Similarly threadbare are the pop-culture references and satirical swipes that peppered Shreks 1 and 2, while the few that are present are just too vaguely aimed. Prince Charming, it seems, is merely driven by a craving for celebrity, which culminates in a suitably atrocious stage-musical; the Eric Idle-voiced Mr Merlin (the perpetrator of the body-swap farrago) is a daffy, New Age mumbo-jumbo-dribbling type who hard-peddles wacky group therapies; Worcestershire High – the school at which Artie (Justin Timberlake) studies – should provide plenty of jabs at any number of teenage subcultures but instead we get a pair of dorks playing a boardgame, a token jock and some girls who chew bubblegum and say, “like, totally,” lots. Hell, even the groan-inducing puns which have always appeared on Far, Far Away’s street signs are few and far, far between (the only one we can recall is ‘Versarchery’).
And what of that other material? The kind woven from pixels? From Fiona and her fellow princess’ togs right up to all the aforementioned ‘ooh’ and ‘ahh’ business, Dreamworks Animation once again affirms itself as Pixar’s worthiest CG ‘toon competitor in terms of striving for artful photo-realism. Although, in this pinsharp, so-perfect-it’s-like-giving-your-eyes-blow-jobs HD era, we’ve now reached the point where bold stylistic choices should impress more than simply straining for the clearest reality xerox, and Shrek isn’t really in a position to do that. Its faintly stylised human forms, with their big hands, small feet, long faces and invariably rectangular jaws, do remain disconcertingly mannequinish. No one’s yet done stylised humans as well as Pixar did with The Incredibles, but then Shrek is unfortunately limited by keeping its characters’ look consistent with pre-Incredibles technology and aesthetics.
Question is will the ankle-biting target audience notice any of Shrek The Third’s shortcomings? Probably not. Scenes flit jauntily by, allowing just enough time for a punchline to settle; the pace is fleetfooted and the action suitably slapsticky.
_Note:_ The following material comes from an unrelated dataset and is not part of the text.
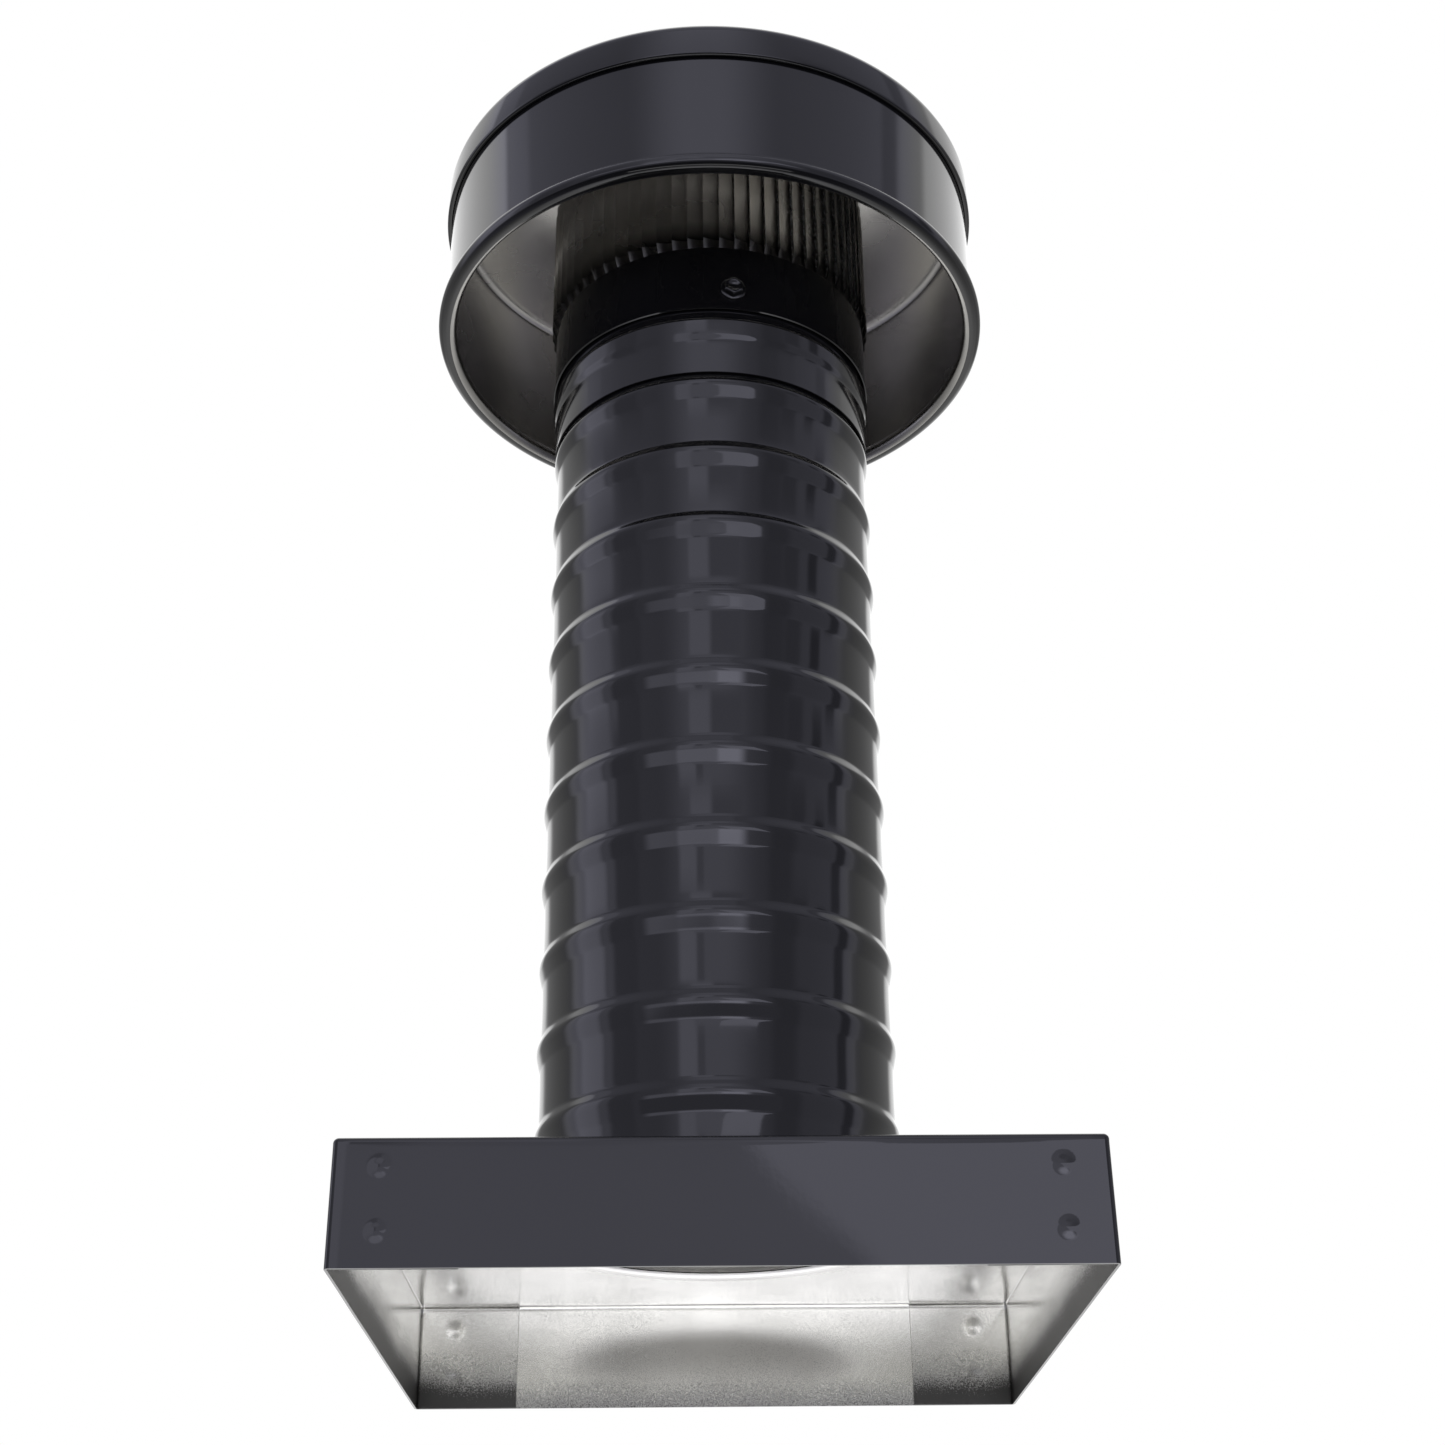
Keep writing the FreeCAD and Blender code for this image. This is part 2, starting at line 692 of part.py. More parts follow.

Early on, Miller and his team cause a stumbling, tumbling Shrek, restricted by a ludicrous wig, frill and corset, to send a royal function literally up in flames; and later they channel Raising Arizona with a sequence involving a gurgling, burbling multiplicity of innocently destructive Shrek-babies (expect the cuddly toy versions to fly off the toystore shelves). There’s farting, there’s belching and there’s plenty of silly high voices. Plus, moral-wise, kids will find the ‘be true to thyself’ message simple enough to swallow.
So it will prove sufficiently diverting for the little’uns. But let’s remember that the Shrek franchise hasn’t so far reaped more than $1 billion worldwide by simply catering to the kiddies: you need to keep the people who pay for the tickets happy, too. And with the material now stretched so thin, there’s no dressing up the fact that this third installment really does let its older audience down.